What the task asks :: In the listing below, find the line containing "0x151515, 0.6, 0);" and the line containing "bpy.data.objects.remove(obj)". Repeat exactly those two lines and every line between them, nothing more.

(Records from a dataset)
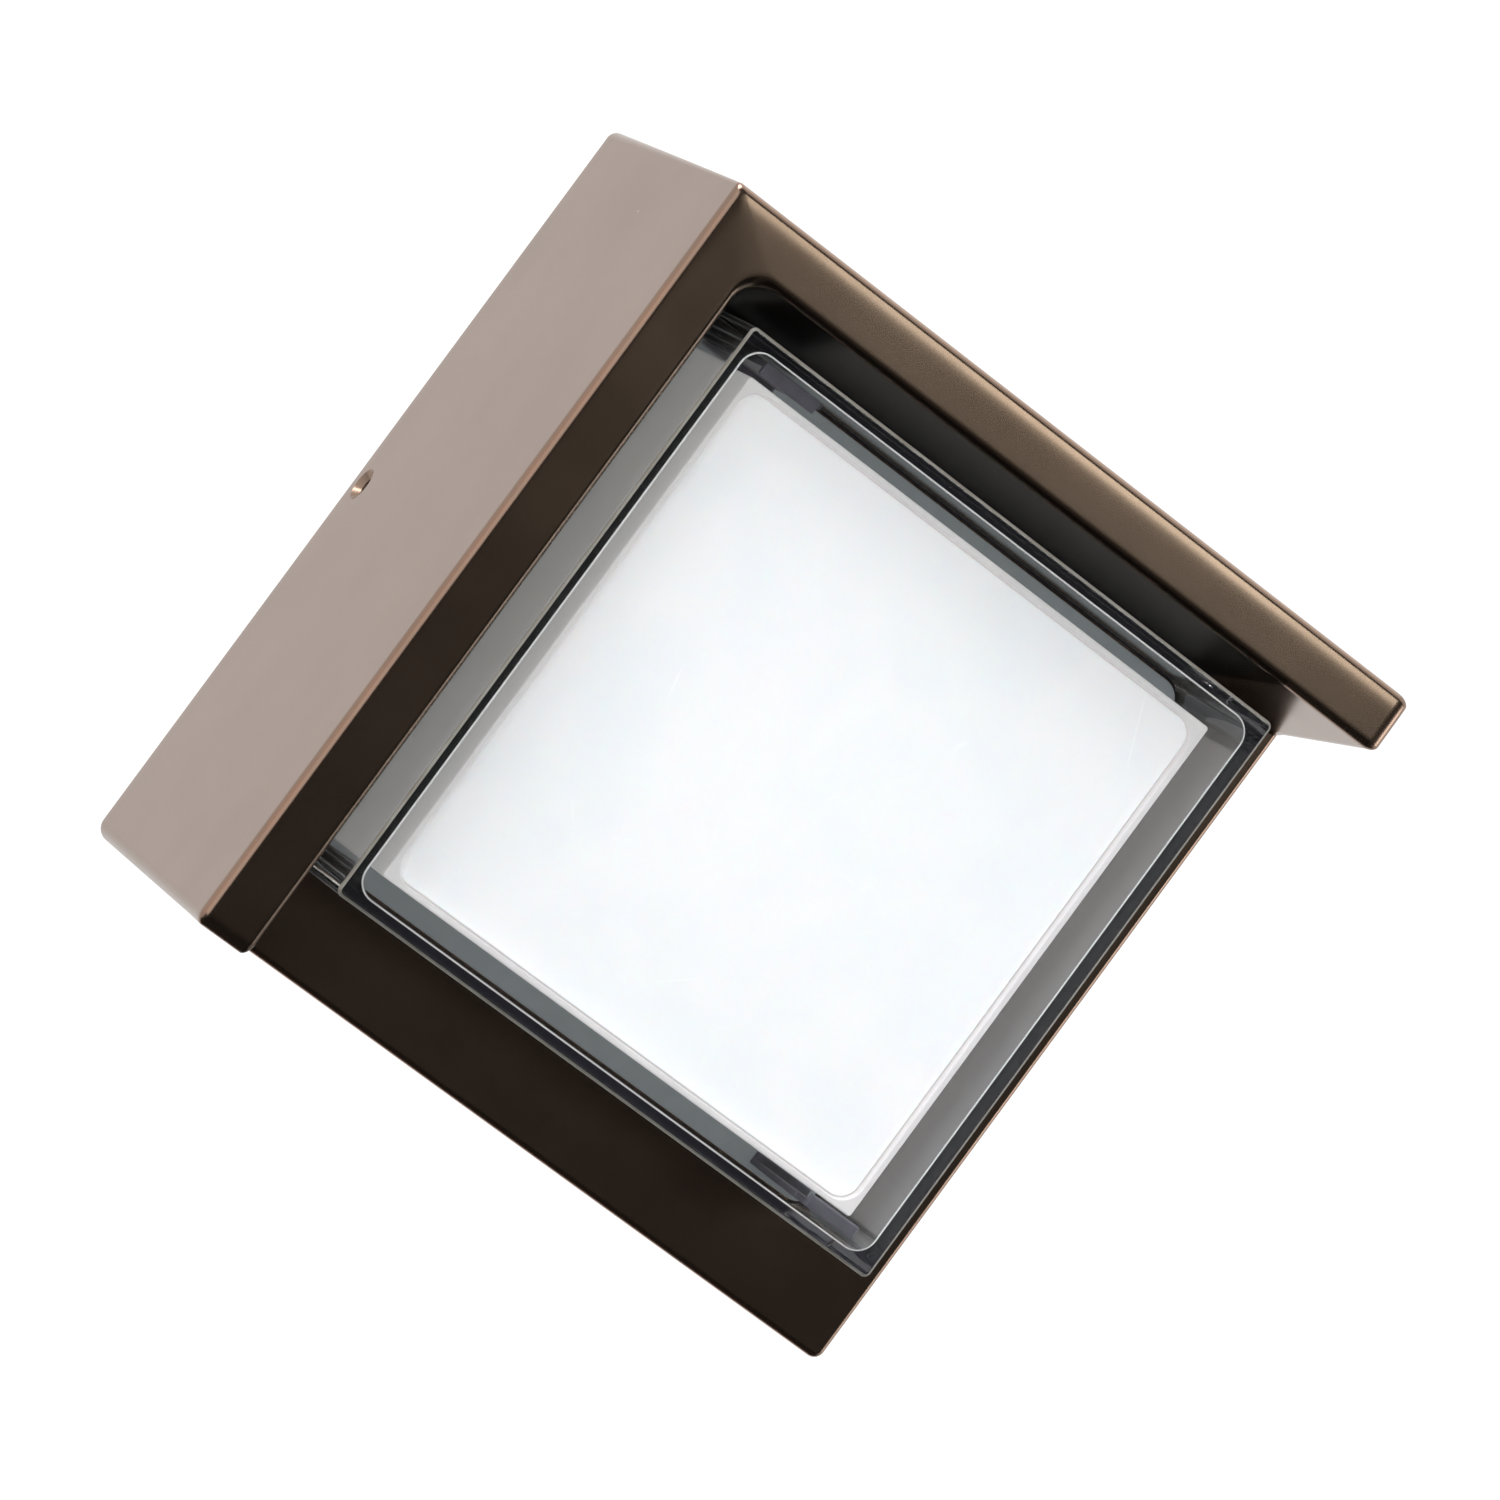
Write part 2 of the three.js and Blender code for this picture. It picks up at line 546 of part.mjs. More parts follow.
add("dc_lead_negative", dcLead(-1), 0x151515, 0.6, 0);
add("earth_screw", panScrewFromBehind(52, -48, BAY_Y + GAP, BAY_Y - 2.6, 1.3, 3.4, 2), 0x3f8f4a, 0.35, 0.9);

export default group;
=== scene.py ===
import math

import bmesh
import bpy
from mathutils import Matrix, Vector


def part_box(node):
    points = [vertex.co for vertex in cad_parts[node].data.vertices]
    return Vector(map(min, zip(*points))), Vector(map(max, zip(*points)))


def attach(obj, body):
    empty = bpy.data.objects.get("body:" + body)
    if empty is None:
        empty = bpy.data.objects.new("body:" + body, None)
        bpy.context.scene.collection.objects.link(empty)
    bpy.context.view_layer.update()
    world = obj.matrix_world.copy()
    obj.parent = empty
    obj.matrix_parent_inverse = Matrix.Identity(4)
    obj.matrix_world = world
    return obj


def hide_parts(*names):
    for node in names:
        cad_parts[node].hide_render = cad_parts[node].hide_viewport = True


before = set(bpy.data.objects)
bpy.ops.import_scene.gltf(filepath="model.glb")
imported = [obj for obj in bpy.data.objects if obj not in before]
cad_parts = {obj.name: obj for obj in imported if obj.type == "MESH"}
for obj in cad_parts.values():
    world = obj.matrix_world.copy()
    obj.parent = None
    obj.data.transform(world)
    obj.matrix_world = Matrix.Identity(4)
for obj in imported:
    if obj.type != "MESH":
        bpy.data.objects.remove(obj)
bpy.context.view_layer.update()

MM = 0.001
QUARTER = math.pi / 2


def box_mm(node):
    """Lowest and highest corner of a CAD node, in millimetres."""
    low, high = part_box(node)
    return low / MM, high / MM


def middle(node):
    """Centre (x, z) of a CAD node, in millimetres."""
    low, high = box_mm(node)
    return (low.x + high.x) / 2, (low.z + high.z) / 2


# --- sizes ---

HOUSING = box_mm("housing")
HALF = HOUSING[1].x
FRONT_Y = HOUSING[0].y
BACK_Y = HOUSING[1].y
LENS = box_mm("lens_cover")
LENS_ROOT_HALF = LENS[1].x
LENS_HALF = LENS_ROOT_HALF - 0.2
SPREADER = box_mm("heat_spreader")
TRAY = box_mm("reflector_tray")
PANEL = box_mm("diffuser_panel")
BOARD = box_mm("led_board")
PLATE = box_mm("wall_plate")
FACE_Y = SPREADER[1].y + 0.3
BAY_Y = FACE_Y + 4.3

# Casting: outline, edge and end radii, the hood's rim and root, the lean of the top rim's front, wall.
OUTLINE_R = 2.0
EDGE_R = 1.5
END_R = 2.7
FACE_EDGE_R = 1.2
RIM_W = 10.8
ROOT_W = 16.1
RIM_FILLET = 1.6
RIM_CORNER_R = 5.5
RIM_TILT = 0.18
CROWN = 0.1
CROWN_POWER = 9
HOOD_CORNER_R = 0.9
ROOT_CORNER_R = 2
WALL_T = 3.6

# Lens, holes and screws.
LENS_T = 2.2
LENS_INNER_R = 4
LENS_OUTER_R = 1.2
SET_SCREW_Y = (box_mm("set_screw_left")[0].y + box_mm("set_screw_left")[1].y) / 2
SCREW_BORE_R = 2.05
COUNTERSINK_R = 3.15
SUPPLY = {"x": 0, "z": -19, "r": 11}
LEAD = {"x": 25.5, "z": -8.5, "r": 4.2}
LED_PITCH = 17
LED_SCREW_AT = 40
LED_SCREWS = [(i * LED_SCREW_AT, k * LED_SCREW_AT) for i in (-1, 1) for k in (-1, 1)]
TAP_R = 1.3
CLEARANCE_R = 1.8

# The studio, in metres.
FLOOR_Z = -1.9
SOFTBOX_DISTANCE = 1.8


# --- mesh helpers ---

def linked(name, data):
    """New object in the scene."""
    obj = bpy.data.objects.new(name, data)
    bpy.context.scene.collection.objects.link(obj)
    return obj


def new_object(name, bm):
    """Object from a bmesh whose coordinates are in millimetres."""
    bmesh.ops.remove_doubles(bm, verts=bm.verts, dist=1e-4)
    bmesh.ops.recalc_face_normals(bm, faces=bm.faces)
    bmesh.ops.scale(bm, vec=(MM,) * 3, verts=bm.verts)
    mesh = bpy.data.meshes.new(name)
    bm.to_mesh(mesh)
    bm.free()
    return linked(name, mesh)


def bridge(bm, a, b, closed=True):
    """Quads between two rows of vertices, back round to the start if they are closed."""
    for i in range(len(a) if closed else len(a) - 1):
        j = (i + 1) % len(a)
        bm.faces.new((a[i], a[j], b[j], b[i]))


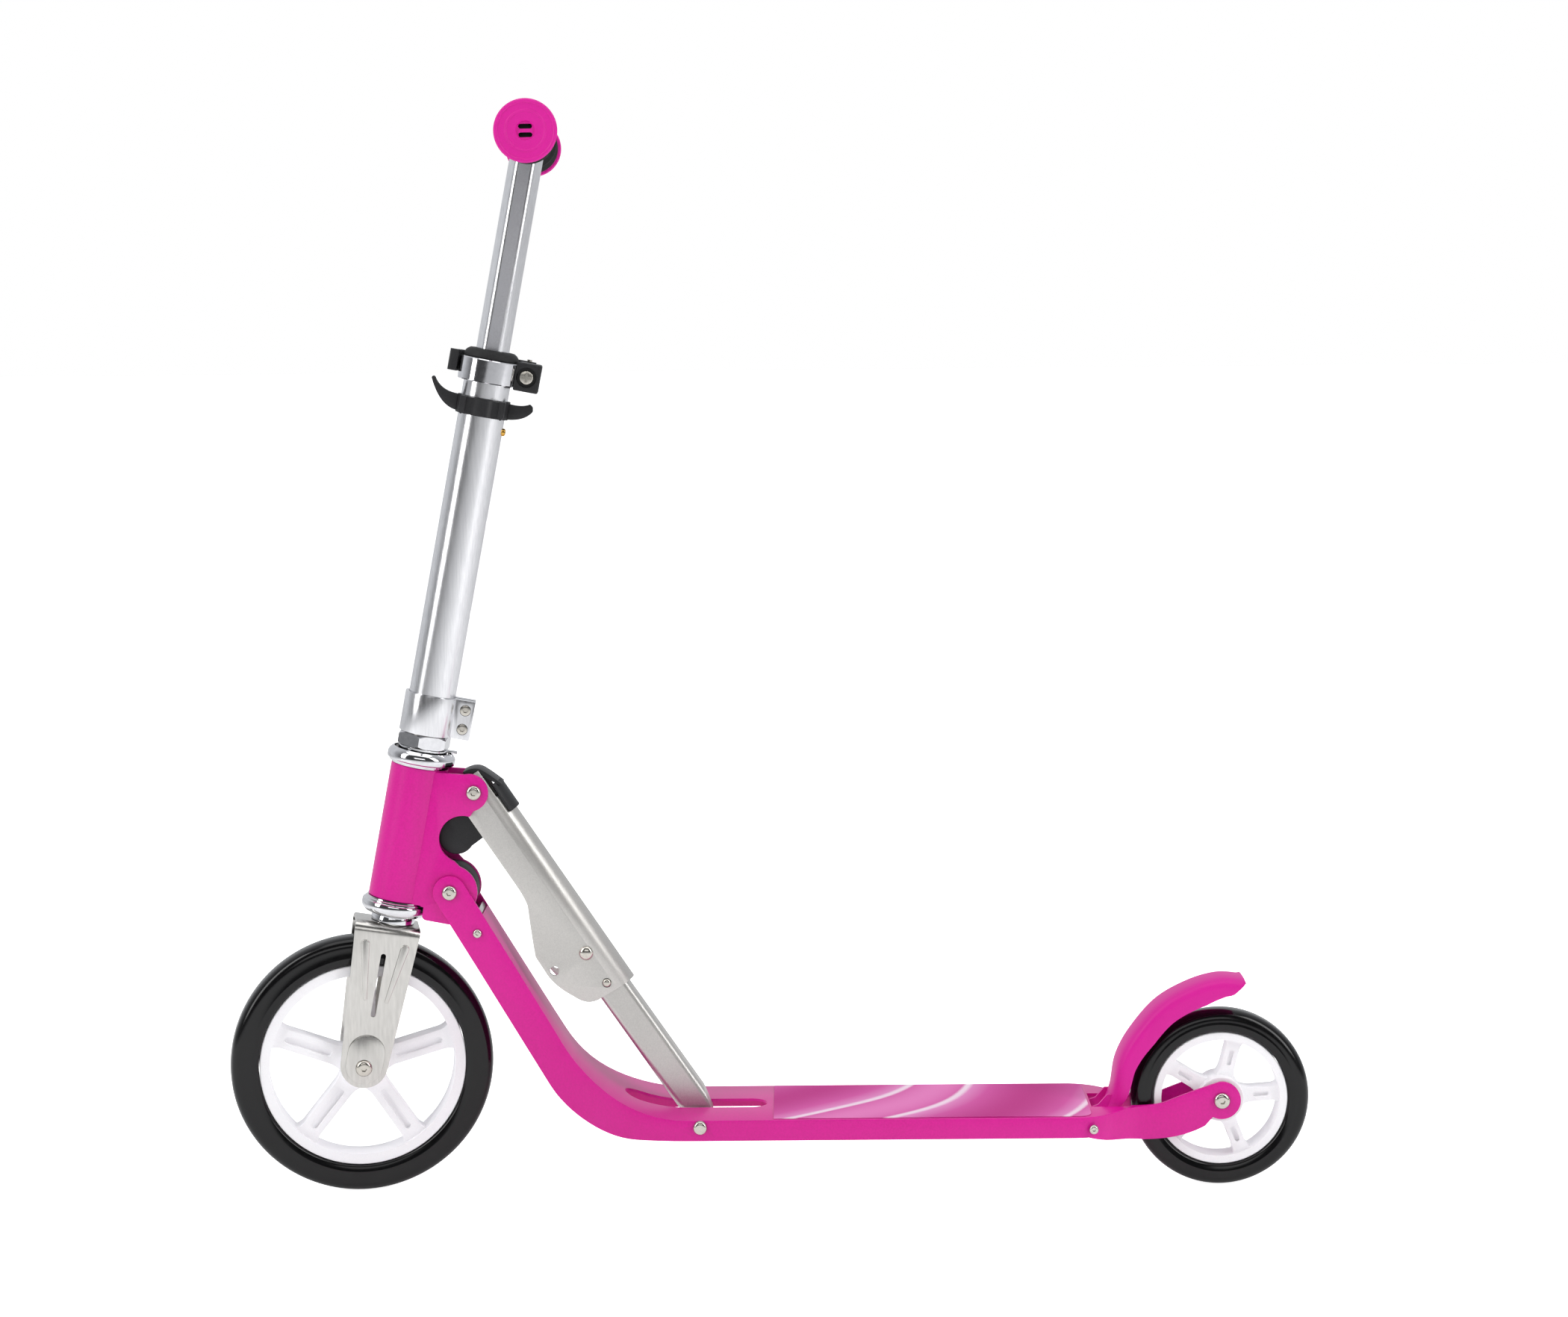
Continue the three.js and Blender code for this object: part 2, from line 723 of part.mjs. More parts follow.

Expected answer ::
add("dc_lead_negative", dcLead(-1), 0x151515, 0.6, 0);
add("earth_screw", panScrewFromBehind(52, -48, BAY_Y + GAP, BAY_Y - 2.6, 1.3, 3.4, 2), 0x3f8f4a, 0.35, 0.9);

export default group;
=== scene.py ===
import math

import bmesh
import bpy
from mathutils import Matrix, Vector


def part_box(node):
    points = [vertex.co for vertex in cad_parts[node].data.vertices]
    return Vector(map(min, zip(*points))), Vector(map(max, zip(*points)))


def attach(obj, body):
    empty = bpy.data.objects.get("body:" + body)
    if empty is None:
        empty = bpy.data.objects.new("body:" + body, None)
        bpy.context.scene.collection.objects.link(empty)
    bpy.context.view_layer.update()
    world = obj.matrix_world.copy()
    obj.parent = empty
    obj.matrix_parent_inverse = Matrix.Identity(4)
    obj.matrix_world = world
    return obj


def hide_parts(*names):
    for node in names:
        cad_parts[node].hide_render = cad_parts[node].hide_viewport = True


before = set(bpy.data.objects)
bpy.ops.import_scene.gltf(filepath="model.glb")
imported = [obj for obj in bpy.data.objects if obj not in before]
cad_parts = {obj.name: obj for obj in imported if obj.type == "MESH"}
for obj in cad_parts.values():
    world = obj.matrix_world.copy()
    obj.parent = None
    obj.data.transform(world)
    obj.matrix_world = Matrix.Identity(4)
for obj in imported:
    if obj.type != "MESH":
        bpy.data.objects.remove(obj)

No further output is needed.